Kommentar Tschechiens politisches Drama bietet Chancen auf einen Wandel

Der erkrankte tschechische Präsident Milos Zeman könnte zur Schlüsselfigur für die Regierungsbildung nach den Wahlen werden.
Das Drama, das sich in der Tschechischen Republik gerade abspielt, ist an Spannung kaum zu überbieten. Am Samstag hat eine oppositionelle Koalition überraschend klar die Wahlen gewonnen und verfügt nun über eine deutliche Mehrheit im Abgeordnetenhaus. Doch eine mögliche Regierungsbildung ist blockiert, weil Präsident Milos Zeman schwerkrank im Hospital liegt. Pikanterweise war es just er, der in den letzten Jahren alles unternommen hat, um zu verhindern, dass jemand anders als der bisherige Ministerpräsident Andrej Babis an die Macht kommt. Und als ob dem nicht genug wäre, verlaufen die Konfliktlinien auch noch entlang geopolitischer Fronten.
Die Lage ist so unübersichtlich wie kaum je zuvor – doch sie bietet eine Chance auf positive Veränderungen. Die beiden siegreichen Parteienkoalitionen haben es geschafft, eine politikmüde Bevölkerung in so großer Zahl an die Urnen zu bringen wie seit 1998 nicht mehr. Ein wichtiger Grund war, dass die Tschechinnen und Tschechen ein Zeichen setzen wollten gegen die Vetternwirtschaft und die Polarisierung, für die Babis steht. Es ist ein Resultat, das auch dessen Freund Viktor Orban in Ungarn beunruhigen wird.
Der Gegenwind, mit dem sich das tschechische Establishment konfrontiert sieht, hat mit den Sozialdemokraten und den Kommunisten auch zwei ebenso traditionsreiche wie diskreditierte Parteien aus dem Parlament gefegt: Letztere hatten zwar nie mit dem sozialistischen Regime gebrochen, sich in der neuen Zeit aber doch wohnlich eingerichtet. So überlebte Babis’ Minderheitsregierung über Jahre nur dank der Tolerierung durch die Kommunisten – ein Arrangement, das innen- und außenpolitisch Stillstand bedeutete. Nun fehlen ihm die Partner.
Unumstritten sind zwar auch die beiden bürgerlichen und linksliberalen oppositionellen Koalitionen nicht. So gründete der heute primär als EU-Skeptiker und Coronaleugner auffallende Vaclav Klaus einst die konservative ODS, die stärkste Partei in den beiden Bündnissen. Lange galt sie genauso als Inbegriff der Korruption wie ihre Partnerin, die bürgerliche Top 09, den Tschechen als Verkörperung sozialer Kälte erschien.

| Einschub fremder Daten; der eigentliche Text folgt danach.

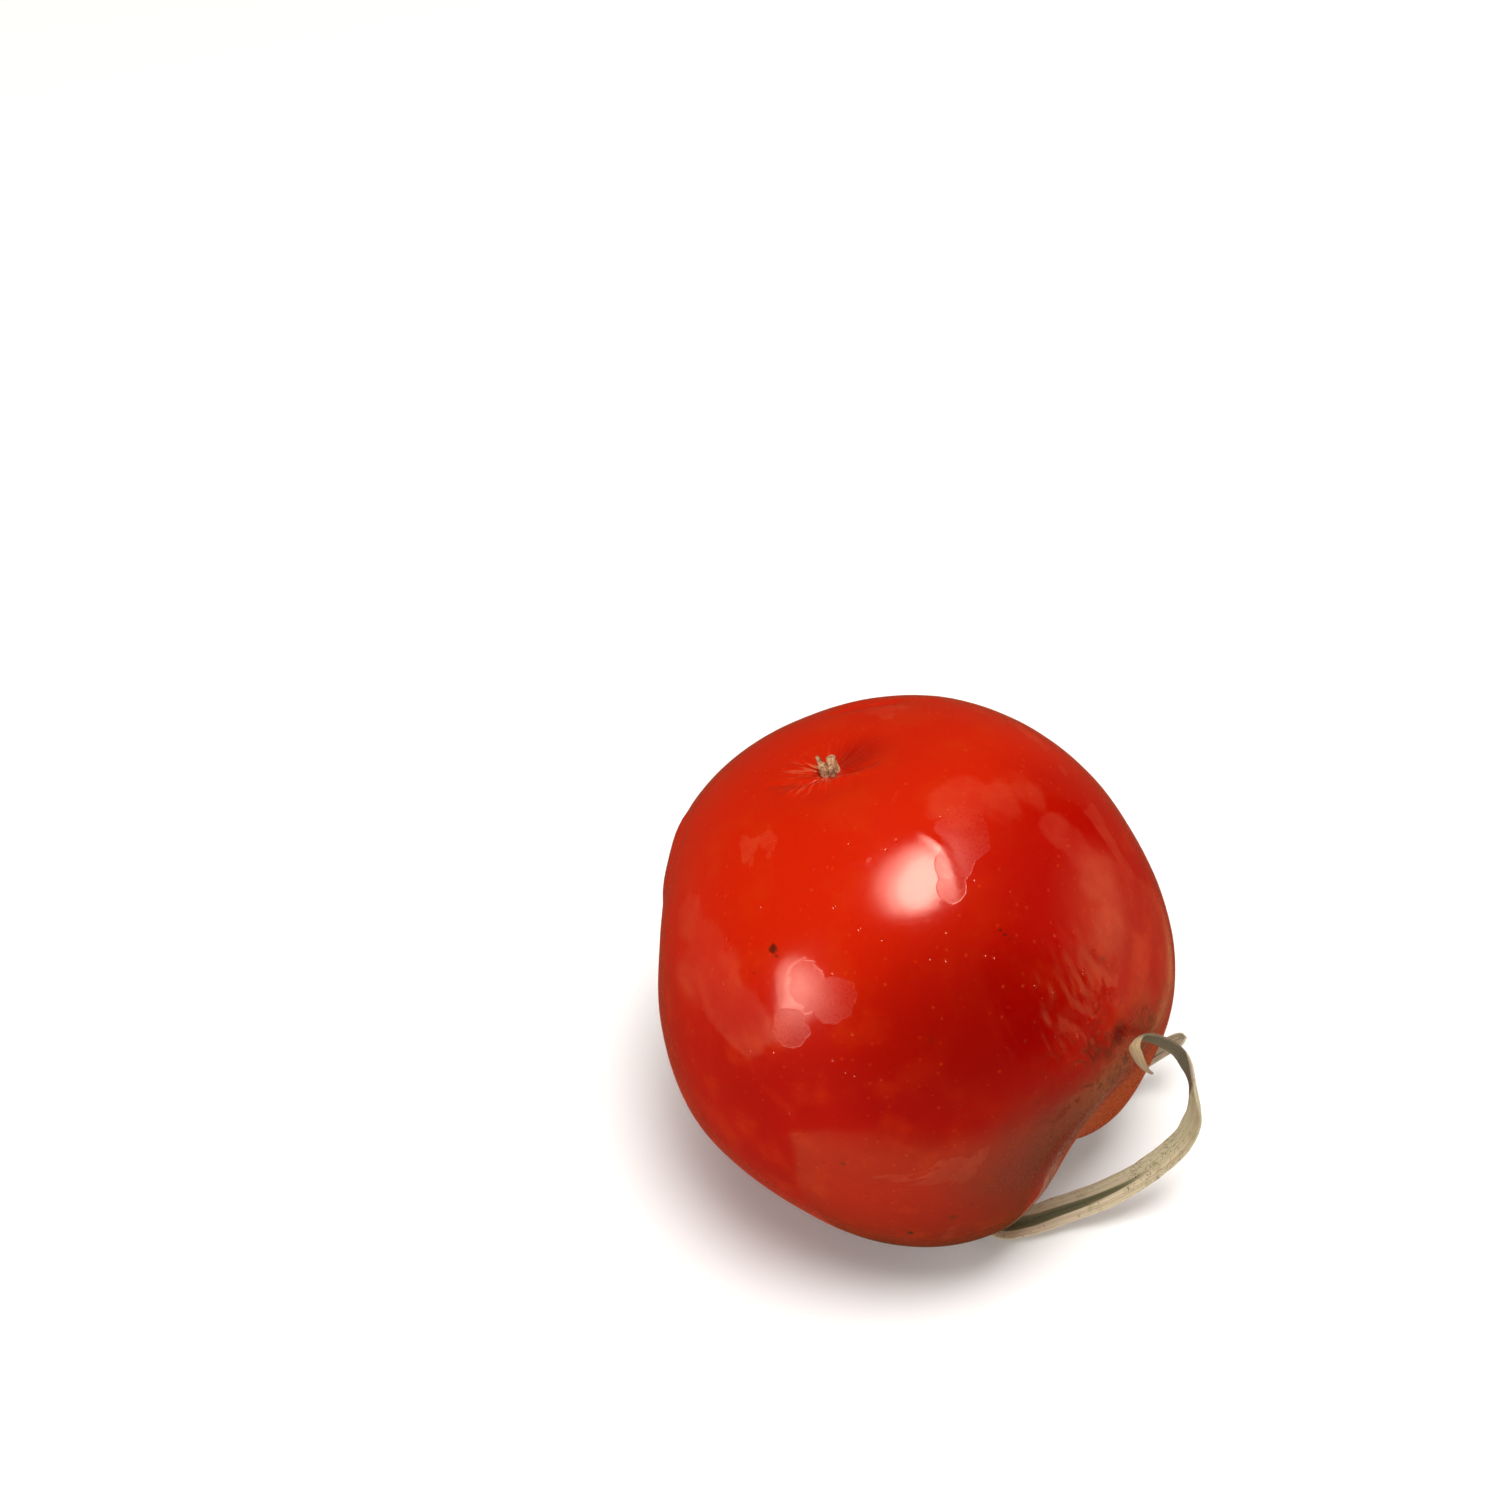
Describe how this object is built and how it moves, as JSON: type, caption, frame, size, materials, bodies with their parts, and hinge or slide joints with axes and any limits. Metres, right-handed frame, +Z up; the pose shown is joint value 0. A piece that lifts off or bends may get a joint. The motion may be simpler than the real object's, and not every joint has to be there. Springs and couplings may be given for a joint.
{
  "type": "tomato",
  "caption": "Ripe round red tomato with a dried calyx, lying on one shoulder with a long curled sepal beside it.",
  "frame": {"origin": "middle of the small flat spot on the fruit's shoulder that it rests on", "axes": "+Z up from the surface it lies on, with the blossom end up, to the left and a little to the back; +X to the right, towards the second sepal's tip; -Y to the front, where the long sepal comes out"},
  "size_m": [0.0734, 0.0699, 0.0713],
  "materials": {
    "fruit_skin": "gloss",
    "cork": "matte",
    "dried_calyx": "matte",
    "dried_stalk": "matte",
    "dried_sepal": "matte"
  },
  "bodies": {
    "root": {"fruit": "fruit_skin", "style_scar": "cork", "calyx_disc": "dried_calyx", "pedicel_stub": "dried_stalk", "sepal_1": "dried_sepal", "sepal_2": "dried_sepal", "sepal_3": "dried_sepal", "sepal_4": "dried_sepal", "sepal_5": "dried_sepal"}
  },
  "joints": []
}
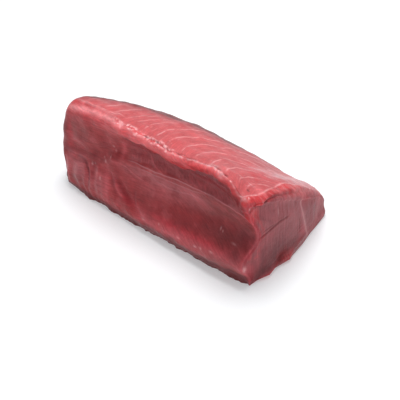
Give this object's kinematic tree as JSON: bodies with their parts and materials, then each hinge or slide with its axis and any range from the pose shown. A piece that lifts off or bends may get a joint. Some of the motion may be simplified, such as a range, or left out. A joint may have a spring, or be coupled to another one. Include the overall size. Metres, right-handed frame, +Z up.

Eine stärkere Hinwendung nach Europa ist jetzt möglich
Doch beide Parteien haben sich von ihren Übervätern gelöst und erneuert. Sie ergänzen sich gut mit den Piraten, die zwar frische Ideen und ausgefeilte Konzepte haben, aber kaum erfahrene Leute. Außenpolitisch wäre von einer solchen Regierung, die im Parlament 108 von 200 Sitzen hält, auch eine Stärkung der proeuropäischen und prowestlichen Positionierung Tschechiens zu erwarten: Vor allem Präsident Zeman und die Kommunisten hatten mit ihren Charmeoffensiven gegenüber China und Russland dafür gesorgt, dass das Land stärker in geopolitische Turbulenzen hineingezogen wurde, als dies einem geografisch exponierten Kleinstaat lieb sein kann.
Dass es allerdings so kommt, ist alles andere als sicher. Die Heterogenität der Sieger bedeutet, dass das Bündnis bei Konflikten mittelfristig auch wieder auseinanderbrechen könnte. Kurzfristig die größte Unsicherheit ist allerdings Zeman: Kehrt er zurück, dürfte er seinen Gegnern so viele Steine wie möglich in den Weg legen. Ist er allerdings permanent amtsunfähig, so hat die Opposition alle Trümpfe in der Hand: Den Parlamentspräsidenten, der laut Verfassung den Auftrag zur Regierungsbildung erteilt, wählt die Mehrheit.